- [The problem] Your task is to reproduce word for word the lines running from the line containing "front felt and the board with its band" to the line containing "# Sizes of the screen, in metres", inclusive. Nothing else belongs in the answer.

··· Supplied information

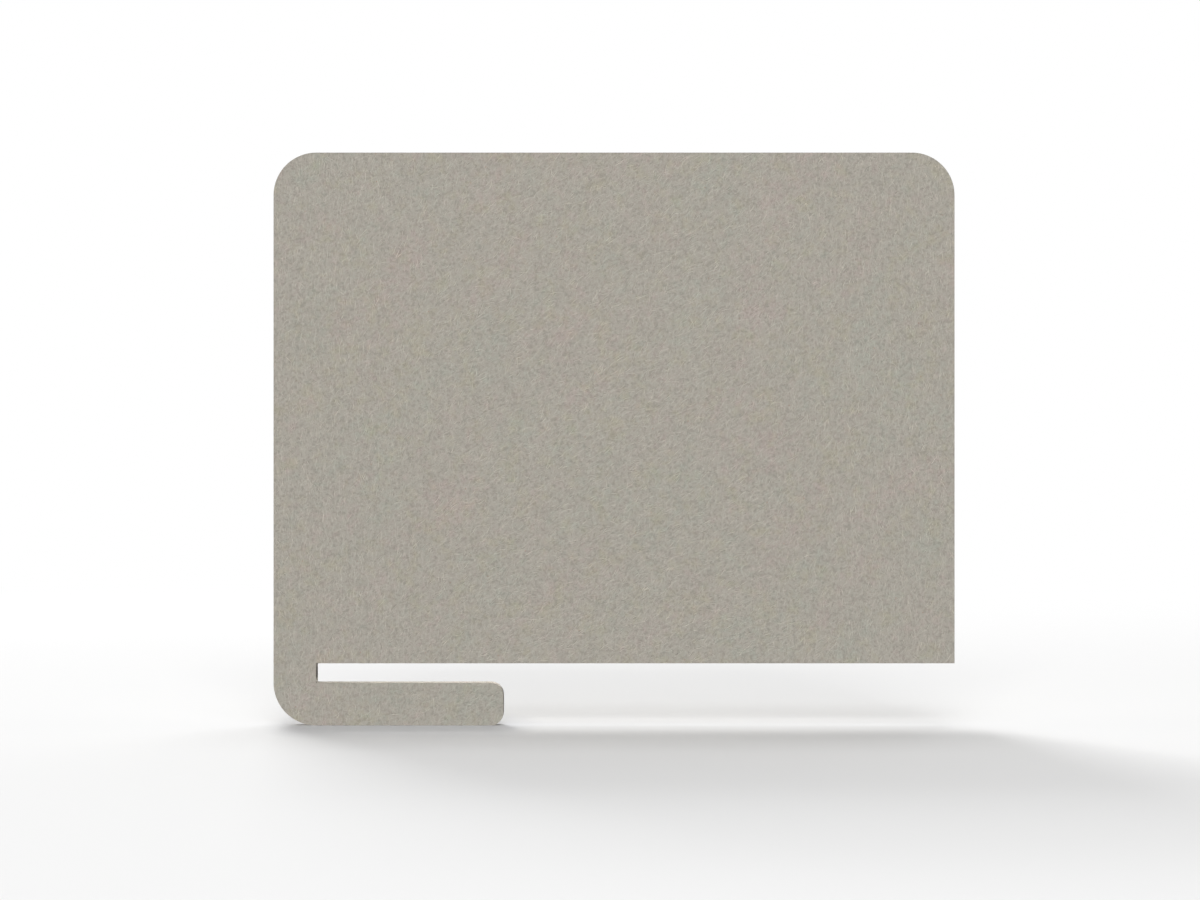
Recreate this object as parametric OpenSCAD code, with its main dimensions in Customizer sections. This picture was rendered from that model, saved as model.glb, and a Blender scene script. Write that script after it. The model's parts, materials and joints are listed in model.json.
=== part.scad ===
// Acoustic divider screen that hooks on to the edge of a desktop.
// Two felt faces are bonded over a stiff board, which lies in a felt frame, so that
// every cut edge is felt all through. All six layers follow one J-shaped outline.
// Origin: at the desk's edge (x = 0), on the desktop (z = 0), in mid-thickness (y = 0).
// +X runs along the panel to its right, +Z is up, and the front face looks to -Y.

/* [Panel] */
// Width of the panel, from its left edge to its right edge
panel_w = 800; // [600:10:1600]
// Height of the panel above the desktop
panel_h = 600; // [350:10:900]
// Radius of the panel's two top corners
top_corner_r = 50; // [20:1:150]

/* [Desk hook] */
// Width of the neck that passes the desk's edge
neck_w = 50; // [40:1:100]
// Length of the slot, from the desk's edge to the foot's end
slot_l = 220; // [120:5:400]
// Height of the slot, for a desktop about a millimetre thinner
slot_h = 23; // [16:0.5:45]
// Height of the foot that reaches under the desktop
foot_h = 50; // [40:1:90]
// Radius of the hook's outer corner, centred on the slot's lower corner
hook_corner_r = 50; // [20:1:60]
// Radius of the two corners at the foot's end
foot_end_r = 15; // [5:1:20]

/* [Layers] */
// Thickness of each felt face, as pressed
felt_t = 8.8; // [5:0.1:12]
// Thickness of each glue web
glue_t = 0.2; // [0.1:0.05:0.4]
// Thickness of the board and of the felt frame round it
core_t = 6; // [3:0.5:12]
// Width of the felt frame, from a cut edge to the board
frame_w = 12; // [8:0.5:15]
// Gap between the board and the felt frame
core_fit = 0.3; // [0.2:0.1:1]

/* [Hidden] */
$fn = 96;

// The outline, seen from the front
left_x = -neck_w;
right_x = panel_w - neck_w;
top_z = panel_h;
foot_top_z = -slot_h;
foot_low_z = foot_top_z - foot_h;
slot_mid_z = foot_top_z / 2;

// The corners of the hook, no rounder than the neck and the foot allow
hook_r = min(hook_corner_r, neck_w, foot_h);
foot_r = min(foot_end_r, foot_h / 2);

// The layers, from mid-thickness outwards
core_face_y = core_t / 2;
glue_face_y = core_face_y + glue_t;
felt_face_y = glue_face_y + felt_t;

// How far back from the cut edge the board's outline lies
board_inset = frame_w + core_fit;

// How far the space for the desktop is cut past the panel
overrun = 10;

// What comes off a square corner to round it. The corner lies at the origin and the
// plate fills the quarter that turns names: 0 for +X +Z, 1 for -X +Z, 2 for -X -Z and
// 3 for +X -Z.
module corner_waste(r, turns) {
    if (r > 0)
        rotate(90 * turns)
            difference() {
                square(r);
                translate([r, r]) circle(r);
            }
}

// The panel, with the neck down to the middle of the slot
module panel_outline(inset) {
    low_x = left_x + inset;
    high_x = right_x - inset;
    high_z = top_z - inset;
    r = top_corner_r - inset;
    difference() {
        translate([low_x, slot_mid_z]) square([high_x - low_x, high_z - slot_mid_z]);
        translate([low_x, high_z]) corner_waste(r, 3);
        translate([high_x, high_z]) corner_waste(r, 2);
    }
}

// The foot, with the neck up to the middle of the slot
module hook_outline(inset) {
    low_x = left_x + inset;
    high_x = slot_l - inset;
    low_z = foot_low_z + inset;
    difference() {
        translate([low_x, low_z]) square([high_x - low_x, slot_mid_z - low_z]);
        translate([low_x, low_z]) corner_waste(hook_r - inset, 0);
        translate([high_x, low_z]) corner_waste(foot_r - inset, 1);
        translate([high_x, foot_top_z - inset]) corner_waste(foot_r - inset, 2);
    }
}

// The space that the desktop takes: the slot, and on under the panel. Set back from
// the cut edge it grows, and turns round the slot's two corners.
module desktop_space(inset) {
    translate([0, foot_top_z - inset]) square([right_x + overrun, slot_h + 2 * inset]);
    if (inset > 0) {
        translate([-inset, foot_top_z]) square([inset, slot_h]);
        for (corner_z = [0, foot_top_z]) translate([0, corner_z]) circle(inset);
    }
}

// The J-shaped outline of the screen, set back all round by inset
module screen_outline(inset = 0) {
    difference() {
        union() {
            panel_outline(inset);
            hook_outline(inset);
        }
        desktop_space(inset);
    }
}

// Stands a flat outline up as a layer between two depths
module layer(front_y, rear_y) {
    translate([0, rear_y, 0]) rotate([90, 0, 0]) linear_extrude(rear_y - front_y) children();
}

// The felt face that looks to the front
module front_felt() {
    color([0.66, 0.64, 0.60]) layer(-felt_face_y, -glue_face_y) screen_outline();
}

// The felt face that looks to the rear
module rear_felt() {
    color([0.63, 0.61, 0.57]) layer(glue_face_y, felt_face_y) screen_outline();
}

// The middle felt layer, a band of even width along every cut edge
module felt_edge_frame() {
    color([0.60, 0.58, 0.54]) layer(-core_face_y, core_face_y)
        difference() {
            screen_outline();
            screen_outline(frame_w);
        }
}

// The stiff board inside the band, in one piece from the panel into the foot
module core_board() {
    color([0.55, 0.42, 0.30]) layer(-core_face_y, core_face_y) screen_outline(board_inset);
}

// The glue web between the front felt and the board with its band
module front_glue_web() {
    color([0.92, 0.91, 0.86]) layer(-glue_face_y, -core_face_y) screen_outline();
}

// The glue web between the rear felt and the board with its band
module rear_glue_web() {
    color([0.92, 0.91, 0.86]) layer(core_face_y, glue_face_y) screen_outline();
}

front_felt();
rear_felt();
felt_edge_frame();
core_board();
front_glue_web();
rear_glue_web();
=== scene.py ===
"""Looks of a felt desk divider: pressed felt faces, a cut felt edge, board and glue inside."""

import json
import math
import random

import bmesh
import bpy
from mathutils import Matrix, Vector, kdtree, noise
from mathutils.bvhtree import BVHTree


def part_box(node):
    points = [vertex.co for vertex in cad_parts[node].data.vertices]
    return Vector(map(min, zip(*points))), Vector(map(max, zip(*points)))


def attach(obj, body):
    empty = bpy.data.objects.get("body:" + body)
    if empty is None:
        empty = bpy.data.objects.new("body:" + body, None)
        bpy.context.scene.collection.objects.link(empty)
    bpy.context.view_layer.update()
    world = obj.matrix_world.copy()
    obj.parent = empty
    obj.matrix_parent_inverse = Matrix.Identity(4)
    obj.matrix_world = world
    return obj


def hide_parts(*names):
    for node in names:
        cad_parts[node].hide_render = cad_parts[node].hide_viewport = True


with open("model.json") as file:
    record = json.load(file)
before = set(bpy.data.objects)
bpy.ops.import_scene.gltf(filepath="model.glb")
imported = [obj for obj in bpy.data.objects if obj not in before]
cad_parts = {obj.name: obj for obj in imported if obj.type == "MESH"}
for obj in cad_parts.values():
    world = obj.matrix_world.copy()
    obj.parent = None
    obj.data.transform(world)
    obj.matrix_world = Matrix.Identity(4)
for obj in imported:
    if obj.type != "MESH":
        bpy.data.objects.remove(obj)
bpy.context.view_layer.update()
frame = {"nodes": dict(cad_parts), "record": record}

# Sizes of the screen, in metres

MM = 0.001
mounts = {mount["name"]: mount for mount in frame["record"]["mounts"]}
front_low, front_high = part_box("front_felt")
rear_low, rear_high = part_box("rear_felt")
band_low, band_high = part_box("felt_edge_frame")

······

- [Finished exercise]
// The glue web between the front felt and the board with its band
module front_glue_web() {
    color([0.92, 0.91, 0.86]) layer(-glue_face_y, -core_face_y) screen_outline();
}

// The glue web between the rear felt and the board with its band
module rear_glue_web() {
    color([0.92, 0.91, 0.86]) layer(core_face_y, glue_face_y) screen_outline();
}

front_felt();
rear_felt();
felt_edge_frame();
core_board();
front_glue_web();
rear_glue_web();
=== scene.py ===
"""Looks of a felt desk divider: pressed felt faces, a cut felt edge, board and glue inside."""

import json
import math
import random

import bmesh
import bpy
from mathutils import Matrix, Vector, kdtree, noise
from mathutils.bvhtree import BVHTree


def part_box(node):
    points = [vertex.co for vertex in cad_parts[node].data.vertices]
    return Vector(map(min, zip(*points))), Vector(map(max, zip(*points)))


def attach(obj, body):
    empty = bpy.data.objects.get("body:" + body)
    if empty is None:
        empty = bpy.data.objects.new("body:" + body, None)
        bpy.context.scene.collection.objects.link(empty)
    bpy.context.view_layer.update()
    world = obj.matrix_world.copy()
    obj.parent = empty
    obj.matrix_parent_inverse = Matrix.Identity(4)
    obj.matrix_world = world
    return obj


def hide_parts(*names):
    for node in names:
        cad_parts[node].hide_render = cad_parts[node].hide_viewport = True


with open("model.json") as file:
    record = json.load(file)
before = set(bpy.data.objects)
bpy.ops.import_scene.gltf(filepath="model.glb")
imported = [obj for obj in bpy.data.objects if obj not in before]
cad_parts = {obj.name: obj for obj in imported if obj.type == "MESH"}
for obj in cad_parts.values():
    world = obj.matrix_world.copy()
    obj.parent = None
    obj.data.transform(world)
    obj.matrix_world = Matrix.Identity(4)
for obj in imported:
    if obj.type != "MESH":
        bpy.data.objects.remove(obj)
bpy.context.view_layer.update()
frame = {"nodes": dict(cad_parts), "record": record}

# Sizes of the screen, in metres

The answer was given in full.